Savez-vous bien qu’on fait actuellement des vers à Pétersbourg mieux qu’en France ? savez-vous, mes pauvres Welches, que vous n’avez plus ni goût ni esprit ? Que diraient les Despréaux, les Racine, s’ils voyaient toutes les barbaries de nos jours ? Les barbares Illinois[2] l’ont emporté sur le barbare Crébillon ; le barbare[3]… le dispute aux Illinois par-devant l’auteur de Childebrand[4]. Ah ! polissons que vous êtes ! combien je vous méprise !

Nous avons du moins chez nous deux hommes[5] qui ont du goût, et c’est ce qui se trouvera difficilement à Paris. La nation m’indigne.

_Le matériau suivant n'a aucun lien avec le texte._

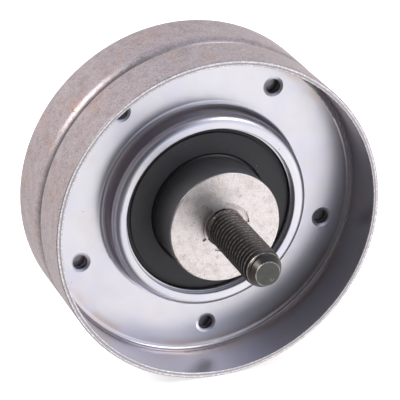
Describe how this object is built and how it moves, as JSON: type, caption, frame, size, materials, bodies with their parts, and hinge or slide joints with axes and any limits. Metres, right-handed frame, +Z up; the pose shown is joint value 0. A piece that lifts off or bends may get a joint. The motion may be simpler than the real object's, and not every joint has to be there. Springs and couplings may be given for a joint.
{
  "type": "belt tensioner idler",
  "caption": "Flat steel idler pulley of pressed halves on a sealed ball bearing, with a spacer and a threaded mounting stud.",
  "frame": {"origin": "on the spin axis, in the pulley's mid-plane where the two pressed halves meet", "axes": "Y is the spin axis, -Y towards the front, where the spacer's mounting face and the threaded stud are; +Z up"},
  "size_m": [0.07, 0.0542, 0.07],
  "materials": {
    "zinc_steel": "satin, pale bluish zinc plating, matt and stained on the belt surface",
    "ring_steel": "ground",
    "ball_steel": "polished",
    "cage_steel": "pressed, as rolled",
    "seal_rubber": "matt black",
    "seal_steel": "plain",
    "spacer_steel": "matt blasted face, turned side",
    "washer_steel": "zinc plated",
    "black_steel": "black phosphate and oil"
  },
  "bodies": {
    "stud": {"mounting_bolt": "black_steel", "spacer": "spacer_steel", "rear_washer": "washer_steel", "bearing_inner_ring": "ring_steel"},
    "pulley": {"pulley_half_front": "zinc_steel", "pulley_half_rear": "zinc_steel", "bearing_outer_ring": "ring_steel", "seal_front_rubber": "seal_rubber", "seal_front_insert": "seal_steel", "seal_rear_rubber": "seal_rubber", "seal_rear_insert": "seal_steel"},
    "cage": {"cage_half_front": "cage_steel", "cage_half_rear": "cage_steel", "cage_rivets": "cage_steel"},
    "ball_1_body": {"ball_1": "ball_steel"},
    "ball_2_body": {"ball_2": "ball_steel"},
    "ball_3_body": {"ball_3": "ball_steel"},
    "ball_4_body": {"ball_4": "ball_steel"},
    "ball_5_body": {"ball_5": "ball_steel"},
    "ball_6_body": {"ball_6": "ball_steel"},
    "ball_7_body": {"ball_7": "ball_steel"},
    "ball_8_body": {"ball_8": "ball_steel"}
  },
  "joints": [
    {"name": "pulley_spin", "type": "hinge", "parent": "stud", "child": "pulley", "pos_m": [0, 0, 0], "axis": [0, 1, 0], "continuous": true},
    {"name": "cage_spin", "type": "hinge", "parent": "stud", "child": "cage", "pos_m": [0, 0, 0], "axis": [0, 1, 0], "continuous": true},
    {"name": "ball_1_spin", "type": "hinge", "parent": "cage", "child": "ball_1_body", "pos_m": [0, 0, 0.01425], "axis": [0, 1, 0], "continuous": true},
    {"name": "ball_2_spin", "type": "hinge", "parent": "cage", "child": "ball_2_body", "pos_m": [0.01008, 0, 0.01008], "axis": [0, 1, 0], "continuous": true},
    {"name": "ball_3_spin", "type": "hinge", "parent": "cage", "child": "ball_3_body", "pos_m": [0.01425, 0, 0], "axis": [0, 1, 0], "continuous": true},
    {"name": "ball_4_spin", "type": "hinge", "parent": "cage", "child": "ball_4_body", "pos_m": [0.01008, 0, -0.01008], "axis": [0, 1, 0], "continuous": true},
    {"name": "ball_5_spin", "type": "hinge", "parent": "cage", "child": "ball_5_body", "pos_m": [0, 0, -0.01425], "axis": [0, 1, 0], "continuous": true},
    {"name": "ball_6_spin", "type": "hinge", "parent": "cage", "child": "ball_6_body", "pos_m": [-0.01008, 0, -0.01008], "axis": [0, 1, 0], "continuous": true},
    {"name": "ball_7_spin", "type": "hinge", "parent": "cage", "child": "ball_7_body", "pos_m": [-0.01425, 0, 0], "axis": [0, 1, 0], "continuous": true},
    {"name": "ball_8_spin", "type": "hinge", "parent": "cage", "child": "ball_8_body", "pos_m": [-0.01008, 0, 0.01008], "axis": [0, 1, 0], "continuous": true}
  ],
  "couplings": [
    {"joint": "cage_spin", "follows": "pulley_spin", "ratio": 0.61837},
    {"joint": "ball_1_spin", "follows": "pulley_spin", "ratio": 1.9937},
    {"joint": "ball_2_spin", "follows": "pulley_spin", "ratio": 1.9937},
    {"joint": "ball_3_spin", "follows": "pulley_spin", "ratio": 1.9937},
    {"joint": "ball_4_spin", "follows": "pulley_spin", "ratio": 1.9937},
    {"joint": "ball_5_spin", "follows": "pulley_spin", "ratio": 1.9937},
    {"joint": "ball_6_spin", "follows": "pulley_spin", "ratio": 1.9937},
    {"joint": "ball_7_spin", "follows": "pulley_spin", "ratio": 1.9937},
    {"joint": "ball_8_spin", "follows": "pulley_spin", "ratio": 1.9937}
  ]
}
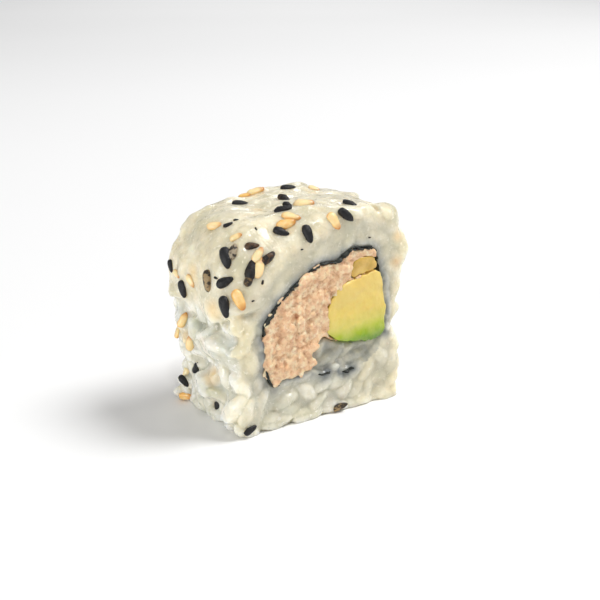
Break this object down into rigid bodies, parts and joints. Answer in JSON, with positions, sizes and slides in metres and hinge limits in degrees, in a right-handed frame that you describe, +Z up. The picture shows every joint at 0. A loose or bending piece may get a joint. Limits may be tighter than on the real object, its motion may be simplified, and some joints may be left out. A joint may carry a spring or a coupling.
{
  "type": "uramaki roll",
  "caption": "Cut piece of inside-out sushi roll: sesame-studded rice round nori, with tuna mash and avocado showing at both cuts.",
  "frame": {"origin": "middle of the underside that the piece rests on", "axes": "+Z up; the roll's length runs along Y, with a cut face at each end, and the one that the picture shows faces -Y; +X to the right of that face"},
  "size_m": [0.0441, 0.0272, 0.0439],
  "materials": {
    "rice": "moist, slightly translucent cooked rice",
    "nori": "dark dried seaweed sheet",
    "tuna": "pale pink-brown mash",
    "avocado": "moist, yellow going green to its lower edge",
    "avocado_slice": "moist, darker yellow",
    "sesame_black": "black sesame seed",
    "sesame_tan": "toasted white sesame seed"
  },
  "bodies": {
    "root": {"rice": "rice", "nori": "nori", "tuna": "tuna", "avocado": "avocado", "avocado_slice": "avocado_slice"}
  },
  "joints": []
}
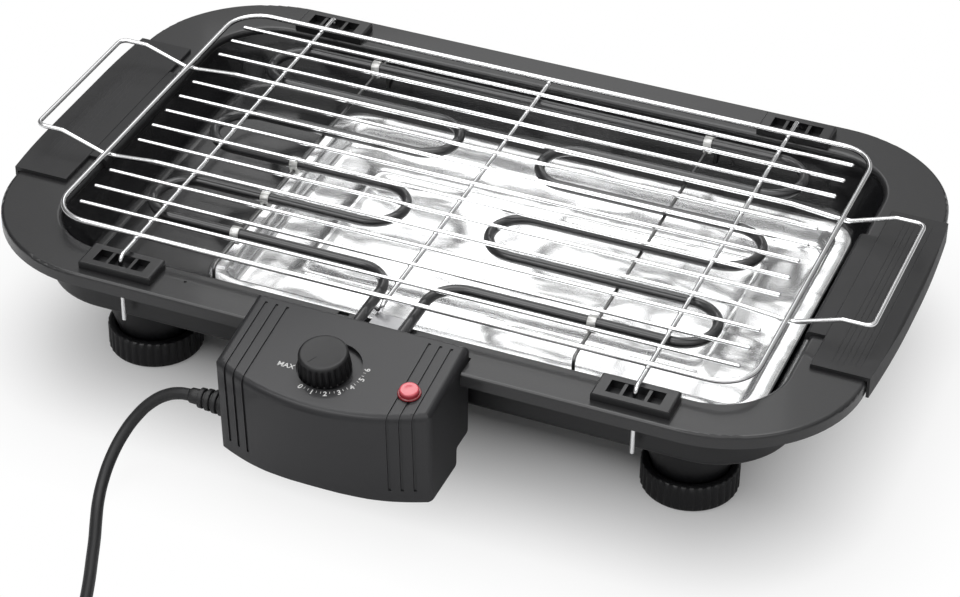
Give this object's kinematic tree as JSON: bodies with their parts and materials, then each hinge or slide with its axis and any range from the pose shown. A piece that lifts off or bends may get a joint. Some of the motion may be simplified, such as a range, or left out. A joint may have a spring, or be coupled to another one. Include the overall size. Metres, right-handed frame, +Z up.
{
  "type": "electric indoor grill",
  "caption": "Tabletop electric grill: oval-cornered black frame and pan on screw feet, drip tray, looped heating tube with plug-in control box, and a lift-off wire rack.",
  "frame": {"origin": "on the table, under the middle of the box round the grill without its free cord", "axes": "+X along the frame's length to the right, +Y from the control box to the back, +Z up"},
  "size_m": [0.531, 0.6176, 0.1103],
  "materials": {
    "frame_enamel": "satin dark grey enamel with fine mottling",
    "pan_enamel": "glossy black enamel",
    "housing_plastic": "black moulded heat-resistant plastic",
    "pad_plastic": "dark grey moulded plastic with fine lines",
    "bracket_plastic": "black moulded plastic",
    "zinc_steel": "zinc-plated steel",
    "insert_brass": "turned brass",
    "foot_plastic": "black moulded plastic with ribs",
    "tray_aluminium": "bright pressed aluminium",
    "tube_coating": "black heat-resistant coating with a soft sheen",
    "support_steel": "bright nickel-plated wire",
    "clip_aluminium": "pale folded metal",
    "box_plastic": "dark grey moulded plastic, finely grained",
    "thermostat_body": "pale brown moulded resin",
    "lens_red": "clear red moulded lens",
    "neon_glass": "small clear lamp",
    "block_plastic": "off-white moulded resin",
    "core_insulation": "soft insulation",
    "cord_rubber": "black flexible cord sheath, slightly shiny",
    "plug_plastic": "black moulded plug",
    "plug_brass": "nickel-plated brass pins",
    "knob_plastic": "black moulded knob with fluted side",
    "rack_chrome": "bright chrome-plated wire"
  },
  "bodies": {
    "base": {"frame": "frame_enamel", "pan": "pan_enamel", "housing": "housing_plastic", "pan_nuts": "zinc_steel", "pad_left": "pad_plastic", "pad_right": "pad_plastic", "pad_washers": "zinc_steel", "bracket_fl": "bracket_plastic", "bracket_fr": "bracket_plastic", "bracket_bl": "bracket_plastic", "bracket_br": "bracket_plastic", "bracket_washers": "zinc_steel", "foot_insert_fl": "insert_brass", "foot_insert_fr": "insert_brass", "foot_insert_bl": "insert_brass", "foot_insert_br": "insert_brass"},
    "foot_front_left": {"foot_fl": "foot_plastic", "foot_stud_fl": "zinc_steel"},
    "foot_front_right": {"foot_fr": "foot_plastic", "foot_stud_fr": "zinc_steel"},
    "foot_back_left": {"foot_bl": "foot_plastic", "foot_stud_bl": "zinc_steel"},
    "foot_back_right": {"foot_br": "foot_plastic", "foot_stud_br": "zinc_steel"},
    "tray": {"drip_tray": "tray_aluminium"},
    "heater": {"element": "tube_coating", "element_pins": "zinc_steel", "support_left": "support_steel", "support_right": "support_steel", "clips_left": "clip_aluminium", "clips_right": "clip_aluminium", "mount_plate": "zinc_steel", "box_shell": "box_plastic", "box_cover": "box_plastic", "box_screws": "zinc_steel", "thermostat": "thermostat_body", "pilot_lens": "lens_red", "pilot_neon": "neon_glass", "terminal_block": "block_plastic", "inner_wires": "core_insulation", "strain_relief": "cord_rubber", "cord_clamp": "block_plastic", "cord": "cord_rubber", "coil": "cord_rubber", "cord_tie": "cord_rubber", "plug": "plug_plastic", "plug_pins": "plug_brass"},
    "knob": {"knob": "knob_plastic", "knob_shaft": "zinc_steel"},
    "rack": {"rack_frame": "rack_chrome", "rack_rods": "rack_chrome", "rack_loop": "rack_chrome", "cross_left": "rack_chrome", "cross_centre": "rack_chrome", "cross_right": "rack_chrome"}
  },
  "joints": [
    {"name": "foot_front_left_turn", "type": "hinge", "parent": "base", "child": "foot_front_left", "pos_m": [-0.168, -0.063, 0.009], "axis": [0, 0, 1], "continuous": true},
    {"name": "foot_front_right_turn", "type": "hinge", "parent": "base", "child": "foot_front_right", "pos_m": [0.168, -0.063, 0.009], "axis": [0, 0, 1], "continuous": true},
    {"name": "foot_back_left_turn", "type": "hinge", "parent": "base", "child": "foot_back_left", "pos_m": [-0.168, 0.119, 0.009], "axis": [0, 0, 1], "continuous": true},
    {"name": "foot_back_right_turn", "type": "hinge", "parent": "base", "child": "foot_back_right", "pos_m": [0.168, 0.119, 0.009], "axis": [0, 0, 1], "continuous": true},
    {"name": "tray_lift", "type": "slide", "parent": "base", "child": "tray", "axis": [0, 0, 1], "range_m": [0, 0.1]},
    {"name": "heater_lift", "type": "slide", "parent": "tray", "child": "heater", "axis": [0, 0, 1], "range_m": [0, 0.12]},
    {"name": "rack_lift", "type": "slide", "parent": "heater", "child": "rack", "axis": [0, 0, 1], "range_m": [0, 0.1]},
    {"name": "knob_turn", "type": "hinge", "parent": "heater", "child": "knob", "pos_m": [-0.012, -0.159, 0.09348], "axis": [0, -0.1609, 0.987], "range_deg": [0, 300]}
  ]
}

Bonsoir, mon cher monsieur ; vous avez dans mon voisinage un ami qui vous aime avec la plus vive tendresse, tout vieux qu’il est. On dit que les vieillards n’aiment rien : cela n’est pas vrai. Voici un petit billet qu’on m’a donné pour M. Lembertad.

Boursier.

  1. Par Bassinet ; voyez la note 2, page 363.
  2. Hirza, ou les Illinois, tragédie de Sauvigny ; voyez lettre 6883.
  3. D’après ce que Voltaire a dit dans la lettre 7000, le nom laissé ici en blanc est sans doute celui de Le Mierre, ou celui de son Guillaume Tell.
  4. Childebrand est une tragédie de Morand, auteur dont nous avons parlé tome XXXVII, page 463.
  5. La Harpe et Chabanon, alors à Ferney.